Myth 2: A good credit score is the only good thing needed for getting a home loan

There is no doubt in the fact that the presence of a high credit score implies that an individual meets the criteria for housing loan eligibility. Home loans are more likely to be approved for individuals with a high credit score. In most cases, a credit score of 700 or more will get you a home loan. If your score is on the higher side, you can also get a home loan at a lower interest rate.

There are other factors as well that financial institutions take into consideration. For instance, your ability to repay the loan in due time, your current income, etc. The representative from the bank will give you all the information. People who are taking a loan for the first time and do not have a credit score, also don’t need to worry.

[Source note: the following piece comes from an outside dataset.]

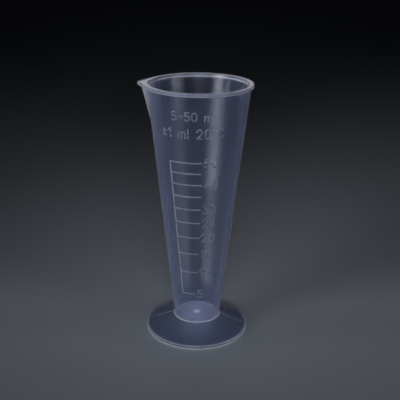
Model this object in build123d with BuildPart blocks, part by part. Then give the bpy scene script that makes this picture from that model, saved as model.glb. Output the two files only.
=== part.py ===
from build123d import *

import os
from math import cos, degrees, pi, radians, sin, sqrt

# Conical 50 ml measure with a foot and a pouring spout, moulded in natural polypropylene.
#
# Frame: millimetres, +Z up, origin on the cup's axis at the level the foot stands on.
# The spout points along -X and the raised scale faces -Y. Angles of the raised marks are
# degrees round from the front, -Y, positive towards +X.

# Overall sizes
total_height = 117.0
wall = 1.0

# Foot: a low hollow cone that ends in a thicker upright edge
foot_radius = 23.7
foot_edge_height = 1.7
foot_edge_width = 1.4
foot_shell_drop = 1.3
foot_edge_round = 0.4
foot_base_round = 0.2

# Cup: a straight cone that stands on the foot's crown
neck_radius = 10.48
neck_height = 6.74
wall_slope = 0.1105
floor_top = 7.0
floor_flat_radius = 8.75

# Level that the scale's volumes are reckoned from: its lines stand this little bit high,
# so the cup holds about 0.2 ml more than they say, well inside their tolerance of 1 ml
scale_zero = 7.65

# Gate mark left in the middle of the floor
gate_radius = 1.75
gate_height = 0.2
gate_round = 0.12

# Rim flange
flange_radius = 23.68
flange_height = 1.45
flange_top_round = 0.3
flange_under_round = 0.4

# Pouring spout: a pointed outline, widest at the rim, that fades into the cone below.
# Half angles say how far round from the point the outline leaves the circle.
spout_half_angle = 35.0
flange_tip = 26.9
spout_tip = 25.25
spout_fade_height = 97.0
hollow_half_angle = 28.0
hollow_tip = 22.55
hollow_fade_height = 101.0

# Raised marks: strokes of one width that stand a little proud of the wall
line_width = 0.5
relief = 0.3
numeral_height = 3.8
numeral_gap = 0.85
letter_gap = 0.31
word_gap = 0.34
spine_top_x = -10.55
spine_foot_x = -5.41

# Millilitres on each graduation, and how far right of the axis its line ends
graduation_ends = {5: 0.4, 10: 1.3, 15: 1.8, 20: 2.2, 25: 2.6, 30: 2.7, 35: 2.9, 40: 3.3, 45: 2.7, 50: 3.3}
numbered = [5, 10, 15, 20, 25, 30, 40, 50]

# Inscriptions: characters, height of the base line, middle angle, letter height
inscriptions = {
    "range_inscription": ("5-50 ml", 105.4, -2.0, 3.5),
    "temperature_inscription": ("±1 ml 20°C", 97.9, -3.0, 3.9),
}

# How far cutting shapes run past what they cut
overrun = 1.0
fade_overrun = 3.0

# Worked out from the sizes above
flange_base = total_height - flange_height
foot_slope = (neck_height - foot_edge_height) / (foot_radius - neck_radius)
foot_bore = foot_radius - foot_edge_width
floor_base = neck_height + foot_slope * wall - foot_shell_drop

# Single-stroke characters on a unit height. Two points are a straight stroke,
# three points are an arc that passes through the middle one.
characters = {
    "0": [((0, 0.7), (0.28, 1), (0.56, 0.7)), ((0.56, 0.7), (0.56, 0.3)),
          ((0.56, 0.3), (0.28, 0), (0, 0.3)), ((0, 0.3), (0, 0.7))],
    "1": [((0, 0.74), (0.24, 1)), ((0.24, 1), (0.24, 0))],
    "2": [((0, 0.73), (0.28, 1), (0.56, 0.72)), ((0.56, 0.72), (0.5, 0.52), (0.36, 0.36)),
          ((0.36, 0.36), (0, 0)), ((0, 0), (0.56, 0))],
    "3": [((0.04, 0.85), (0.49, 0.77), (0.26, 0.54)), ((0.26, 0.54), (0.54, 0.27), (0.02, 0.18))],
    "4": [((0.42, 0), (0.42, 1)), ((0.42, 1), (0, 0.3)), ((0, 0.3), (0.6, 0.3))],
    "5": [((0.52, 1), (0.06, 1)), ((0.06, 1), (0.06, 0.55)), ((0.06, 0.55), (0.57, 0.31), (0, 0.15))],
    "m": [((0, 0), (0, 0.62)), ((0, 0.44), (0.19, 0.62), (0.38, 0.44)), ((0.38, 0.44), (0.38, 0)),
          ((0.38, 0.44), (0.57, 0.62), (0.76, 0.44)), ((0.76, 0.44), (0.76, 0))],
    "l": [((0, 0), (0, 1))],
    "C": [((0.56, 0.76), (0.28, 1), (0, 0.7)), ((0, 0.7), (0, 0.3)), ((0, 0.3), (0.28, 0), (0.56, 0.24))],
    "°": [((0, 0.86), (0.14, 1), (0.28, 0.86)), ((0.28, 0.86), (0.14, 0.72), (0, 0.86))],
    "±": [((0, 0.56), (0.5, 0.56)), ((0.25, 0.3), (0.25, 0.82)), ((0, 0.1), (0.5, 0.1))],
    "-": [((0, 0.45), (0.42, 0.45))],
}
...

Myth 3: Cash earners are not eligible for loans from registered NBFCs or banks

A company’s decision to lend you money is heavily influenced by your income type. It plays a crucial role in home loan eligibility. However, this is not true if you earn in cash, no authorized company will give you a loan. Many banks will be happy to help you in your loan process. The only thing they want is to have a regular income or a source to pay back the loan.

Myth 4: The home loan offering bank will authenticate the property

Banks follow the process of providing a home loan. They do not indulge in the authenticating process of your home. The concept of home authentication and the concept of home loans are different from one another.

Myth 5: You will be charged a penalty for a home loan pre-closure.

Many borrowers fear being penalized for pre-closing a home loan. However, there is no need to worry about it. RBI has banned banks and housing finance companies from charging foreclosure penalties on home loans with a floating rate of interest. Those who want to prepay the loan amount, they can do so and get some peace of mind.

Myth 6: A fixed interest is better than a floating interest rate

Another misconception that people have is that a fixed interest rate would be more beneficial for them than a floating interest rate. Let us first understand what is a fixed rate of interest and what is a floating rate of interest.

Fixed rate of interest: Under this, the rate of interest stays the same for the entire tenure

Floating rate of interest: Unlike a fixed rate of interest, this one changes quarterly following several factors that may affect bank interest rates.

When it comes to benefits, both of them have their benefits. However, a fixed rate of interest may turn out to be more expensive. If you choose the floating rate of interest, there are chances that you will be able to save some money.

Myth 7: Short-term loans are more beneficial

Short-term home loans are often perceived as better than long-term loans by many borrowers. However, this isn’t true, since a high EMI increases the borrower’s costs. Borrowers can choose a medium- or long-term loan in such cases.

Myth 8: The Reserve Bank of India fixes interest rates on home loans

RBI fixes the market interest rates. However, it is not necessary that it fixes interest rates for all the lenders. In general, home loan interest rates are set by lenders based on their costs of funds. It is therefore possible for interest rates on home loans to differ from one lender to another.

In short

Home loan is a huge responsibility. It is a long-term process and hence due time and research are required before opting for a loan. The above myths will help you save your time, reduce the risk factor, and you will be able to avail all the benefits.